Standard residential real estate lease agreements consist of legally binding contracts between property owners and tenants that document the terms of leasing property. This type of agreement constitutes one of the most common lease contracts and has many of the same clauses regardless of the jurisdiction.


The importance of residential lease agreements becomes magnified during times of disagreements. Tenants must make sure they understand the lease so that they are clear about the expectations. This also lessens chances of encountering problems during the course of the lease and at the agreement’s termination.


The four kinds of residential lease agreements are fixed-term lease, periodic lease, tenancy at will and holdover lease agreements. The fixed-term lease outlines certain duration such as nine months or three years. A periodic lease obligates the property owner and tenant for only the current period month, which may go from week to week or month to month, but does not have a start or end date. A tenancy at will typically consists of an oral rental agreement that runs 30 days.

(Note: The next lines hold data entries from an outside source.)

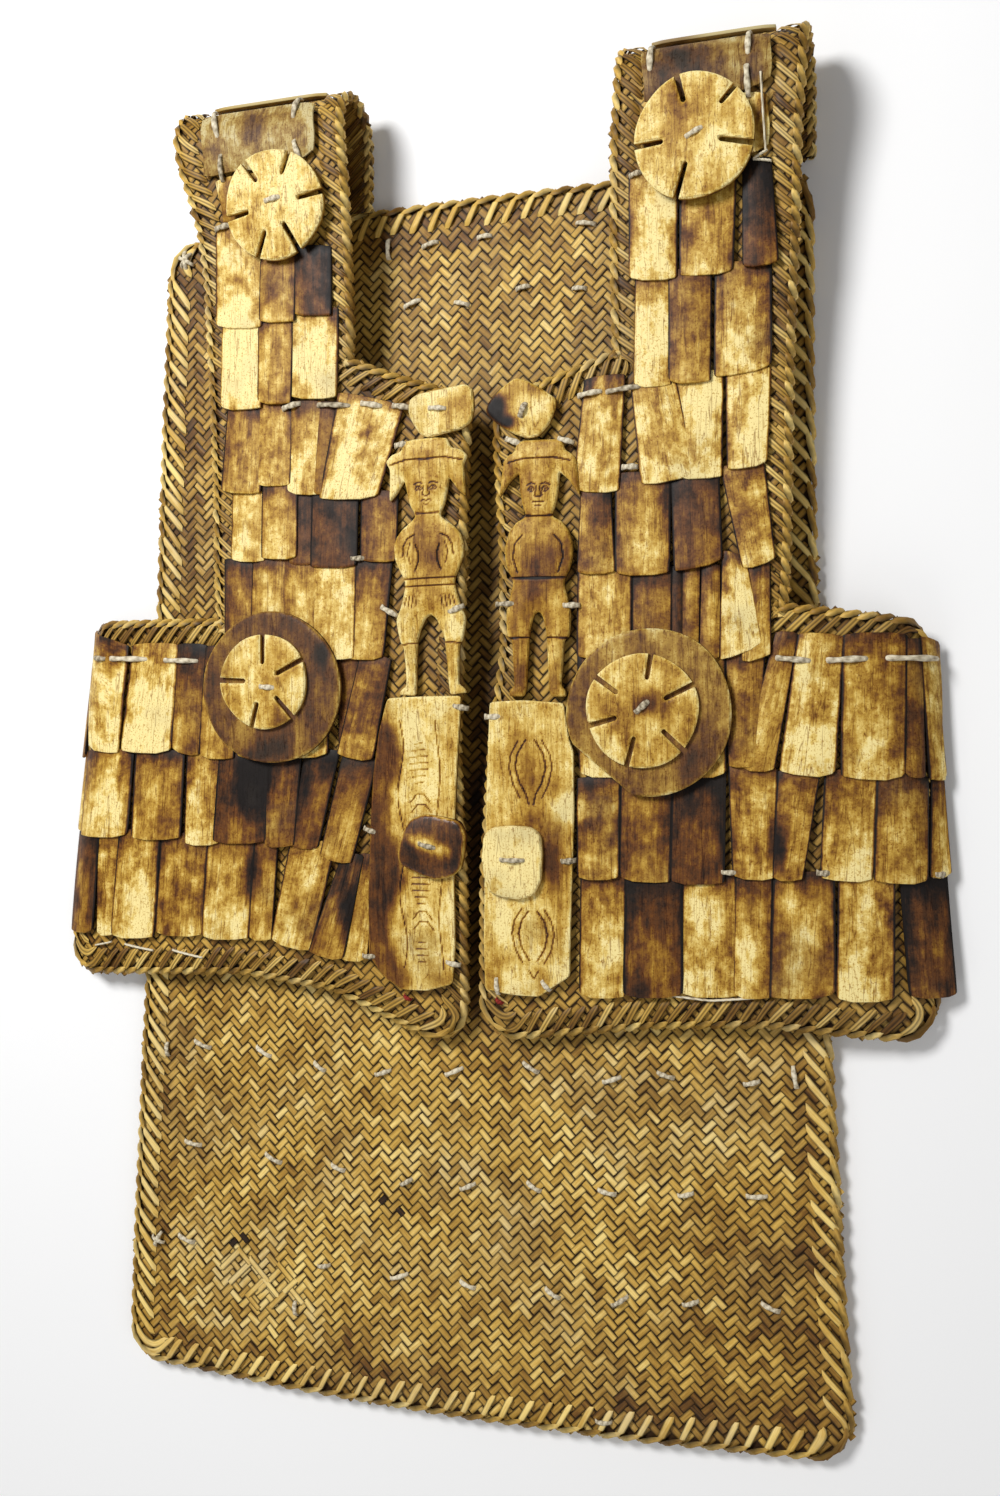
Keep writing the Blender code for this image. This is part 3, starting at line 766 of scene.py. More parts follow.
def boneGroup():
    values = {"Seed": 0.0, "Tone": 0.3, "Edge": 1.0, "Dirt_shade": 0.0, "Stain": 1.0, "Wear": 0.22, "Cool": 0.0}
    tree, source, end = newGroup("agedBone", "Vector", values, ("Colour", "Height", "Rough"))
    vector, tone = source["Vector"], source["Tone"]
    grainOut = placeGroup(tree, grain, Vector=vector, Seed=source["Seed"], Across=420.0, Along=26.0)
    seed = worked(tree, "MULTIPLY", source["Seed"], 11.0)
    drawn = stretched(tree, vector, (1.0, 0.5, 1.0))
    cloud = noise(tree, drawn, seed, Scale=48.0, Detail=5.0, Roughness=0.58, Distortion=0.3)
    patch = noise(tree, vector, worked(tree, "ADD", seed, 5.0), Scale=105.0, Detail=6.0, Roughness=0.72)
    pits = noise(tree, vector, seed, Scale=950.0, Detail=2.0)
    uneven = ramp(tree, tone, [(0.35, 1.0), (0.8, 0.62)])
    stain = worked(tree, "MULTIPLY_ADD", cloud, 2.1, worked(tree, "MULTIPLY_ADD", patch, 1.5, -1.8))
    stain = worked(tree, "MULTIPLY", worked(tree, "MULTIPLY", uneven, source["Stain"]), stain)
    level = worked(tree, "ADD", tone, stain)
    level = worked(tree, "ADD", level, worked(tree, "MULTIPLY_ADD", grainOut["Streaks"], 0.5, -0.25))
    worn = worked(tree, "MULTIPLY", worked(tree, "SUBTRACT", 1.0, source["Edge"]), source["Wear"])
    level = worked(tree, "SUBTRACT", level, worn)
    # Darkening read from the line-and-shade attribute: dirt in engraved lines and between plates, painted shade
    # between plates, under the row above and down the sides of cut pieces
    level = worked(tree, "ADD", level, worked(tree, "MULTIPLY", source["Dirt_shade"], 0.55))
    colour = ramp(tree, level, boneShades)
    weather = noise(tree, vector, worked(tree, "ADD", seed, 9.0), Scale=26.0, Detail=3.0)
    greyMask = worked(tree, "MAXIMUM", ramp(tree, weather, [(0.55, 0.0), (0.75, 0.45)]), source["Cool"])
    grey = mixed(tree, "MIX", 0.4, mixed(tree, "MULTIPLY", 1.0, colour, (0.62, 0.64, 0.8, 1)), (0.12, 0.095, 0.07, 1))
    greyed = mixed(tree, "MIX", greyMask, colour, grey)
    split = stretched(tree, vector, (230.0, 16.0, 230.0))
    thread = noise(tree, split, worked(tree, "ADD", seed, 3.0), Scale=1.0, Detail=2.5, Roughness=0.55)
    crack = ramp(tree, thread, [
        (0.436, 1.0), (0.452, (0.35, 0.22, 0.12)), (0.468, 1.0), (0.556, 1.0), (0.568, (0.6, 0.48, 0.34)),
        (0.58, 1.0),
    ])
    greyed = mixed(tree, "MULTIPLY", 0.85, greyed, crack)
    dot = ramp(tree, pits, [(0.32, (0.6, 0.45, 0.27)), (0.45, 1.0)])
    tree.links.new(mixed(tree, "MULTIPLY", 1.0, greyed, dot), end["Colour"])
    fine, broad = worked(tree, "MULTIPLY", grainOut["Height"], 0.6), worked(tree, "MULTIPLY", patch, 0.4)
    tree.links.new(worked(tree, "ADD", fine, broad), end["Height"])
    tree.links.new(worked(tree, "MULTIPLY_ADD", patch, 0.35, 0.32), end["Rough"])
    return tree


agedBone = boneGroup()


def boneMaterial(name, onFibre, stain=1.0, wear=0.22, coat=0.0, cool=0.0):
    made, tree, shader = newMaterial(name, specular=0.16)
    vector = fibrePlace(tree) if onFibre else objectPlace(tree)
    read = {word.capitalize(): attributeOf(tree, word) for word in ("seed", "tone", "edge", "dirt_shade")}
    bone = placeGroup(tree, agedBone, Vector=vector, Stain=stain, Wear=wear, Cool=cool, **read)
    tree.links.new(bone["Colour"], shader.inputs["Base Color"])
    tree.links.new(bone["Rough"], shader.inputs["Roughness"])
    shader.inputs["Coat Weight"].default_value = coat
    shader.inputs["Coat Roughness"].default_value = 0.25
    bumped(tree, shader, bone["Height"], 0.6, 0.0003)
    return made


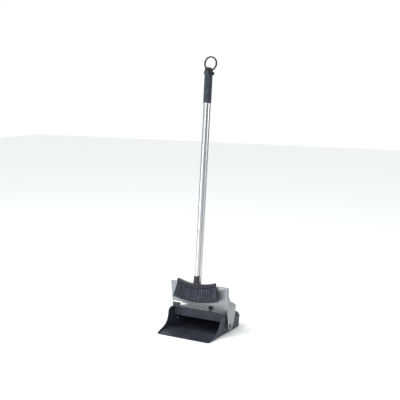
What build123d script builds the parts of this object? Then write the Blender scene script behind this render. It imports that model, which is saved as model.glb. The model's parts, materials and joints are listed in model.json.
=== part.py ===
from build123d import *
import math
import os

# Upright dust pan and hand brush set. The hooded pan swings in a bent sheet
# steel frame on two pivot pins. The frame carries the pan's tall handle, and
# the brush hangs on that handle in an open fork.
# Millimetres. X runs across the pan, Y from the lip towards the back, Z up.
# The origin is the centre of the pan's flat underside.

# Pan
PAN_LENGTH = 282
LIP_WIDTH = 250
BACK_WIDTH = 238
WALL = 2.6
WALL_DRAFT = 3.5
BACK_CORNER_R = 26
HOOD_EDGE_R = 24
BASE_EDGE_R = 5
HOOD_FRONT_Y = -38
HOOD_FRONT_Z = 97
HOOD_BACK_Z = 65
SEAM_DROP = 27
SEAM_BAND = 8
SEAM_PROUD = 1.2
RAMP_HEIGHT = 9
BAFFLE_THICK = 2
BAFFLE_LOW_Z = 49

# Pivot
PIVOT_Y = 15.5
PIVOT_Z = 31
PIN_R = 4
PIN_PLAY = 0.08
BOSS_R = 13
BOSS_FACE_X = 129.5
WASHER_R = 10
PIN_HEAD_R = 9

# Steel frame
SHEET = 1.5
FRAME_HALF = 135
PLATE_LOW_Y = -6
PLATE_LOW_Z = 108
PLATE_LEAN = 6.34
FRAME_TOP = 198
SHELF_DEPTH = 9.5
PLATE_TO_POLE = 11
HEM_R = 2.3
HEM_OUT = 0.8

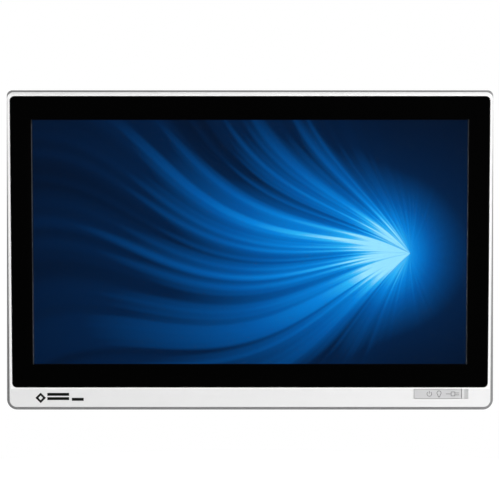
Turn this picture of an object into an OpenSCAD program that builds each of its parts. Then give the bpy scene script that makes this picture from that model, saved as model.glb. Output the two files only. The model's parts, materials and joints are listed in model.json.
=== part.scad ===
// Panel-type all-in-one PC with a 21.5 inch touch screen, held by its rear bolt pattern.
// Front faces -Y, +X is to the right seen from the front, +Z is up.
// The origin is the centre of the rear bolt pattern, on the plane of its bosses.

/* [Case] */
// Width of the white front bezel
bezel_w = 530; // [529.5:0.1:530.4]
// Height of the white front bezel
bezel_h = 345.4; // [345:0.1:346]
// Depth from the bezel's face to the rear bosses
case_d = 45; // [45:0.5:48]
// Width of the grey mid frame at its top
ring_top_w = 531.8; // [531:0.1:533]
// Width of the grey mid frame at its bottom
ring_bottom_w = 537.4; // [536:0.1:538]
// Height of the grey mid frame
ring_h = 351.5; // [351:0.5:353]
// How far the back tapers in at the left and right
taper_side = 45; // [40:1:46]
// How far the back tapers in at the top and bottom
taper_end = 35; // [33:1:36]

/* [Screen] */
// Width of the cover glass
glass_w = 524; // [523:0.1:524.2]
// Height of the cover glass
glass_h = 319.4; // [319:0.1:319.6]
// Height of the glass's centre above the origin
glass_z = 9.3; // [9:0.1:9.5]
// Width of the clear window in the black border
window_w = 478.6; // [478:0.2:479]
// Height of the clear window in the black border
window_h = 269.5; // [269:0.5:270]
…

A holdover lease, also referred to as “tenancy at sufferance,” dictates the events when a tenant does not move out at the end of a fixed lease. Generally, the terms of the lease remain the same, except the lease does not have a duration. The property owner may move to evict the tenant without providing a notice.


Lease agreements must contain clear language that addresses key issues. Most standard agreements contain many of the same provisions, including security deposits, rent payment and occupancy and use of the property. Many jurisdictions have laws that govern the amount of the security deposit, including the circumstances in which owners may use the deposit in case of damages, payment of interest rate and the time frame for returning the deposit.

The typical lease states the amount of the rent, methods of payment, the rent due date and penalties for late payment. The agreement should specify the method of delivery, such as mail or depositing in a drop box or at the management office. The occupancy clause outlines how the tenant may use the property. For example, the lease may prohibit the tenant from using a garage or operating certain types of businesses. Tenants and landlords should clarify the policy regarding pets, unit inspection and entering the premises and maintenance, repairs and improvements.

Time Frame

The typical agreement contains the beginning date and the end date for the lease. In addition, most leases contain language for the required notice period to vacate the property at the end of the lease period. Usually, state law dictates the number of days required, such as 30 days or 60 days.


State laws govern the clauses contained in residential lease agreements. Both tenants and property owners should familiarise themselves with their rights and responsibilities under the contact as well as state regulations. Many jurisdictions may not allow tenants to waive certain rights under landlord-tenant law, such as requirements pertaining to health and safety.